If the Beaver owned a classic 1959 Ford Fairlane, he would not have been insured for UIM benefits under the Cleaver family auto policy.  In Beaver v. American Family Mutual Insurance Company, 234 Ariz. 584, 324 P.3d 870 (App. May 20, 2014),the Arizona Court of Appeals recently held that a policy’s definition of an insured is valid under Arizona’s Underinsured Motorist Act,[1] despite the “Relative Definition” effectively excluding UIM coverage for a resident relative who owns a motor vehicle.  June’s response?  “Ward, I’m very worried about the Beaver.”
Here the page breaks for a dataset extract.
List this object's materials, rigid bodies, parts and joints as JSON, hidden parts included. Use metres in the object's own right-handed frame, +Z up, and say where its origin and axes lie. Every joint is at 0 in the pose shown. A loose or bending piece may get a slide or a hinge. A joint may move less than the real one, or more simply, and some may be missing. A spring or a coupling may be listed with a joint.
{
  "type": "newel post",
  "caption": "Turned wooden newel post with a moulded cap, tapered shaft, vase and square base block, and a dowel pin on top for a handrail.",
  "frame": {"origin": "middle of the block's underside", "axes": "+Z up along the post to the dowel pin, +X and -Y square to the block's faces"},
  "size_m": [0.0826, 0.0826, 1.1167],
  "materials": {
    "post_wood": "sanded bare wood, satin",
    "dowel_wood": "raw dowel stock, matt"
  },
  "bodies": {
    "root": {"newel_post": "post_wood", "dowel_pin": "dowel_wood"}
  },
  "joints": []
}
The Accident, Claim, Policy & Denial

The purported insured, the Beaver,[2] was injured by another driver’s negligence while riding his motorcycle.  The negligent driver’s insurer paid the policy limits.  The Beaver purchased liability coverage, but not UIM coverage, for his motorcycle.  The Beaver, however, still lived with the Cleavers at the time of the accident so he made a UIM claim under Ward’s auto policy (the “Policy”).
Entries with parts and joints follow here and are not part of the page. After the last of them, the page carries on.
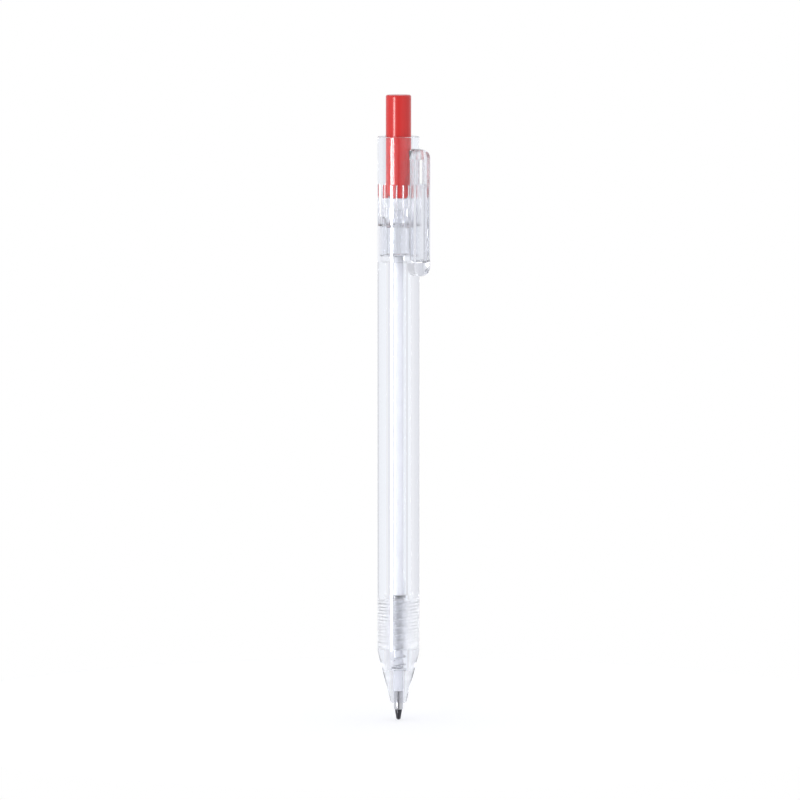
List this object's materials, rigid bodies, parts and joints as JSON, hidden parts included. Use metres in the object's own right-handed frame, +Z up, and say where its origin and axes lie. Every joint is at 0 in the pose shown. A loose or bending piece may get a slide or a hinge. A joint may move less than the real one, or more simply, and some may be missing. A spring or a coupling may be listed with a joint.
{
  "type": "ballpoint pen",
  "caption": "Click ballpoint pen: clear barrel, housing and clip, red push button, screwed nose cone, and a white refill moved by a cam rotor against a spring.",
  "frame": {"origin": "the lowest point of the writing ball, on the pen's axis", "axes": "+Z up the pen's axis from the point to the button, +X from the axis towards the clip"},
  "size_m": [0.0127, 0.0096, 0.1437],
  "materials": {
    "clear_nose": "clear moulded plastic, polished",
    "clear_barrel": "clear moulded plastic, polished",
    "clear_housing": "clear moulded plastic, polished",
    "spring_steel": "bright drawn wire",
    "red_button": "gloss red moulding",
    "clear_pusher": "clear moulded plastic",
    "clear_rotor": "milky clear moulded plastic",
    "white_tube": "smooth white extruded tube",
    "ink": "thick oil ink",
    "follower_grease": "pale grease",
    "bright_metal": "turned and plated",
    "dark_metal": "dark turned metal",
    "ball_carbide": "ground ball"
  },
  "bodies": {
    "shell": {"nose_cone": "clear_nose", "barrel": "clear_barrel", "upper_housing": "clear_housing", "return_spring": "spring_steel"},
    "plunger": {"push_button": "red_button", "cam_pusher": "clear_pusher"},
    "rotor": {"cam_rotor": "clear_rotor"},
    "refill": {"refill_tube": "white_tube", "ink_column": "ink", "ink_follower": "follower_grease", "point_sleeve": "bright_metal", "point_cone": "dark_metal"},
    "ball": {"writing_ball": "ball_carbide"}
  },
  "joints": [
    {"name": "click_slide", "type": "slide", "parent": "shell", "child": "plunger", "axis": [0, 0, 1], "range_m": [-0.0012, 0.005], "stiffness_N_per_m": 200, "deforming": ["return_spring"]},
    {"name": "refill_slide", "type": "slide", "parent": "shell", "child": "refill", "axis": [0, 0, 1], "range_m": [-0.0012, 0.005]},
    {"name": "rotor_turn", "type": "hinge", "parent": "plunger", "child": "rotor", "pos_m": [0, 0, 0.11], "axis": [0, 0, 1], "range_deg": [-22.6, 5.5]},
    {"name": "ball_roll", "type": "hinge", "parent": "refill", "child": "ball", "pos_m": [0, 0, 0.0004], "axis": [0, 1, 0], "continuous": true}
  ],
  "couplings": [
    {"joint": "refill_slide", "follows": "click_slide", "ratio": 1},
    {"joint": "rotor_turn", "follows": "click_slide", "rad_per_m": -78.54}
  ]
}
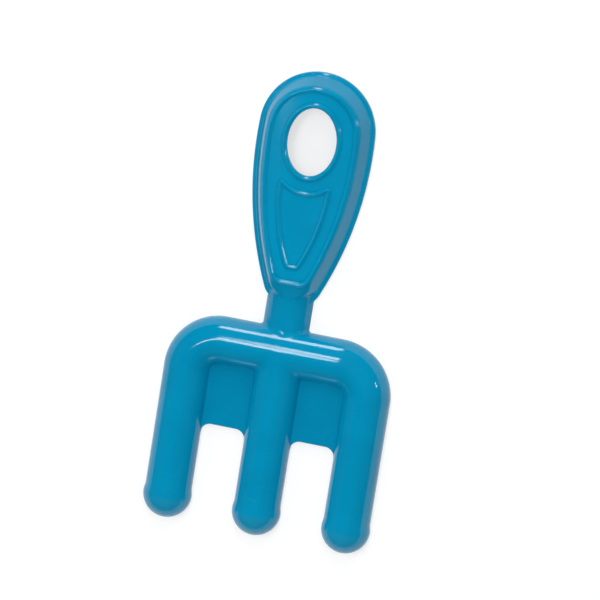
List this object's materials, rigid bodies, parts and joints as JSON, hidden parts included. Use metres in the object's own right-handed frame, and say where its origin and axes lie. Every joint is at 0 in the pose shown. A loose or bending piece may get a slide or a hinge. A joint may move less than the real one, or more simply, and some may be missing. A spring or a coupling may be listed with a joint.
{
  "type": "toy sand rake",
  "caption": "Open-backed moulded toy sand rake with blunt round tines, flat webs between them and a teardrop handle with a hanging hole.",
  "frame": {"origin": "bottom centre of the bounding box: on the plane of the back rims, midway between the tips and the top of the handle", "axes": "+Y towards the handle, -Y towards the tips of the tines, +Z out of the face, +X to the right when the face is seen with the handle up"},
  "size_m": [0.1038, 0.21, 0.012],
  "materials": {
    "blue_plastic": "glossy moulded cyan-blue plastic with fine grain and light scuffs"
  },
  "bodies": {
    "root": {"rake_moulding": "blue_plastic"}
  },
  "joints": []
}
The Policy identified Ward as the named insured and the definition of an “insured person” included “you,” a reference to Ward, “or a relative.”[3]  The Policy defined a “relative” as, “a person living in your household, related to you by blood, marriage or adoption. This includes a ward or foster child. It excludes any person who, or whose spouse, owns a motor vehicle other than an off-road motor vehicle.”[4] (the “Relative Definition”).

The insurer denied the claim; the Beaver sued the insurer; and the Beaver sought a declaration that he was a “relative” and an “insured person” under the Policy.

The Holding

The Court of Appeals held the Relative Definition did not violate Arizona’s Underinsured Motorist Act and was therefore valid for five primary reasons.[5] 
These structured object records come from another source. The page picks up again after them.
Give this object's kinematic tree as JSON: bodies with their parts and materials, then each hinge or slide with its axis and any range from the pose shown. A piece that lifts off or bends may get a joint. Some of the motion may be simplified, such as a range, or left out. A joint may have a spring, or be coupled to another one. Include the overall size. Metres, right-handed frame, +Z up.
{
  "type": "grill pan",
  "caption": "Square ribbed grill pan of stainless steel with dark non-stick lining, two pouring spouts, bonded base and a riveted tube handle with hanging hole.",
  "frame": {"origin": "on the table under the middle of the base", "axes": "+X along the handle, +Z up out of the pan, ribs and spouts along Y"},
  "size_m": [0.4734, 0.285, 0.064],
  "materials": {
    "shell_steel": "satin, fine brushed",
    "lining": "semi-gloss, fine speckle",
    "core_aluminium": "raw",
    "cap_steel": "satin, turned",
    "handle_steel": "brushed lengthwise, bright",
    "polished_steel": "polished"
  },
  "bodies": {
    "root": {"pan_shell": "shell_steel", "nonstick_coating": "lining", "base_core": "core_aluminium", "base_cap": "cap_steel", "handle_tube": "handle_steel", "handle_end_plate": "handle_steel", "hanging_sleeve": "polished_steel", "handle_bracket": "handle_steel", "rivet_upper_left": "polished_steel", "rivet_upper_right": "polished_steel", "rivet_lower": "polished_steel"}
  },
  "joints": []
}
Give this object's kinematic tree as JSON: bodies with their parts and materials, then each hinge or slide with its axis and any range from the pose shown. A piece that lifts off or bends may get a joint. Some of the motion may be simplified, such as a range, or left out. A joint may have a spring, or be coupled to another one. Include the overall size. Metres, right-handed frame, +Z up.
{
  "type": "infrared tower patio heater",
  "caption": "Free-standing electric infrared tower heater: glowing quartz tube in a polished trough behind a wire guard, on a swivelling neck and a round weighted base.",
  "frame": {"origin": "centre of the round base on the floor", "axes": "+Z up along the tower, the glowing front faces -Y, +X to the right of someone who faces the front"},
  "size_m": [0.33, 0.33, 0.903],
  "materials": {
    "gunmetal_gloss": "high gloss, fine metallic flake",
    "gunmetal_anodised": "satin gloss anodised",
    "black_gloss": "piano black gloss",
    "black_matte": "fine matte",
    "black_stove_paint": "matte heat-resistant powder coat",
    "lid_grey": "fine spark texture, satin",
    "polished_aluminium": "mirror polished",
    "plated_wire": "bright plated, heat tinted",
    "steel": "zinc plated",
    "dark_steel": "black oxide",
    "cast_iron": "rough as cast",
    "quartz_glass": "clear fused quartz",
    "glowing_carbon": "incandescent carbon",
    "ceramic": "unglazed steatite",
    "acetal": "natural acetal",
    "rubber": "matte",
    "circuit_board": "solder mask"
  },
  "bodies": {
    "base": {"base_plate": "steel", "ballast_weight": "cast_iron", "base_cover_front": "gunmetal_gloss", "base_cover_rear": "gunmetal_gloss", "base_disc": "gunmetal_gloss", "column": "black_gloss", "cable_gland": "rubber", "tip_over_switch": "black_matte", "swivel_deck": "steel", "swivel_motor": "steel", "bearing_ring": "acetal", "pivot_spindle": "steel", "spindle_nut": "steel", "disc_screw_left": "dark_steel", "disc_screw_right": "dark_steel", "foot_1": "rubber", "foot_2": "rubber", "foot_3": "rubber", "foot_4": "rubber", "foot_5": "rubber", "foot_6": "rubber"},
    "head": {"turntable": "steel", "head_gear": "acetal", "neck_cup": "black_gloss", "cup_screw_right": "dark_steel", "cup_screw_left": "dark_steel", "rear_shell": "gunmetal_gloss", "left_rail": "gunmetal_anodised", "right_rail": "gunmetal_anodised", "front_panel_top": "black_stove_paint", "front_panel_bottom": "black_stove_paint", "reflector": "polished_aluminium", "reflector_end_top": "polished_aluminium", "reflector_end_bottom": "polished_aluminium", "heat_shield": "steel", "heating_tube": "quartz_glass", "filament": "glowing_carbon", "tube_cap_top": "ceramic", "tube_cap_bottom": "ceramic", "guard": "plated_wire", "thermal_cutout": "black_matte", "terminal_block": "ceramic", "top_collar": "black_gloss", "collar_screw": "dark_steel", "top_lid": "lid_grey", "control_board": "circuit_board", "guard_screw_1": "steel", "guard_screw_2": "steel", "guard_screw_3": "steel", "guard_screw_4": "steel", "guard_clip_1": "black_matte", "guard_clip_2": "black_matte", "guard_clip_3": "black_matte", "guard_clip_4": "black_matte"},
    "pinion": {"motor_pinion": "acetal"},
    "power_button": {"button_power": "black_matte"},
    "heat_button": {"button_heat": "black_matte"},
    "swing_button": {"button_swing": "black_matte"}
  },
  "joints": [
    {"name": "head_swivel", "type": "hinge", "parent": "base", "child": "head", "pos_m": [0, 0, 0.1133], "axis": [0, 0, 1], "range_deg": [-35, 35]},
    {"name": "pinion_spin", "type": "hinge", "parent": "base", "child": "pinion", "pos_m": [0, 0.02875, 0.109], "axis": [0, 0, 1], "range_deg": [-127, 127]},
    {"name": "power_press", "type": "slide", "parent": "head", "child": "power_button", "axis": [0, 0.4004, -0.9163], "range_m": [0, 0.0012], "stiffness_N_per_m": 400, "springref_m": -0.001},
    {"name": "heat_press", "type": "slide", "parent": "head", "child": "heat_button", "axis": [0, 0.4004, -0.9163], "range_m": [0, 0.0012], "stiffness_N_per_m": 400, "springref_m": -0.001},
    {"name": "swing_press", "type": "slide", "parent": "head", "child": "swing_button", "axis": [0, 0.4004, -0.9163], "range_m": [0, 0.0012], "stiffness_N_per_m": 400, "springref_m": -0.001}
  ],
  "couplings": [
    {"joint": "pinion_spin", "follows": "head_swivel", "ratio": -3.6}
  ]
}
First, Arizona’s Underinsured Motorist Act merely requires insurers to offer and, if requested, provide UIM coverage to “all persons inured under the policy…”[6]  Pursuant to the Relative Definition, however, the Beaver was not a “person insured under the policy”—for either UIM or liability coverage.[7]

Second, the Relative Definition does not violate the Underinsured Motorist Act because the Act does not define or otherwise mandate who is a “person insured under the policy.”[8]

Third, Arizona has previously held that “public policy does not restrict the parties’ right to agree on who is an insured.”[9]

Fourth, the Court of Appeals rejected the Beaver’s primary argument that the Relative Definition is the “functional equivalent” of the invalid “other vehicle” exclusion.[10]  An “‘other vehicle’ exclusion is one that excludes UM and UIM coverages for an insured who is injured in or by a vehicle owned by the named insured or another insured but which is not insured for liability coverage under the policy.”[11] An “other vehicle” exclusion is void because Arizona’s Underinsured Motorist Act gives a named insured the right to purchase UIM coverage for “all persons insured under the policy,” but the “other vehicle” exclusion attempts to limit UIM coverage in certain situations.[12]  Stated differently, the “other vehicle” exclusion violates the principle that UIM coverage must be “portable” so that it protects a “person insured under the policy” “in all manner of situations”[13]—regardless of whether an insured was injured in or by a vehicle owned by an insured but not insured for liability coverage under the policy on which the UM/UIM claim is made. 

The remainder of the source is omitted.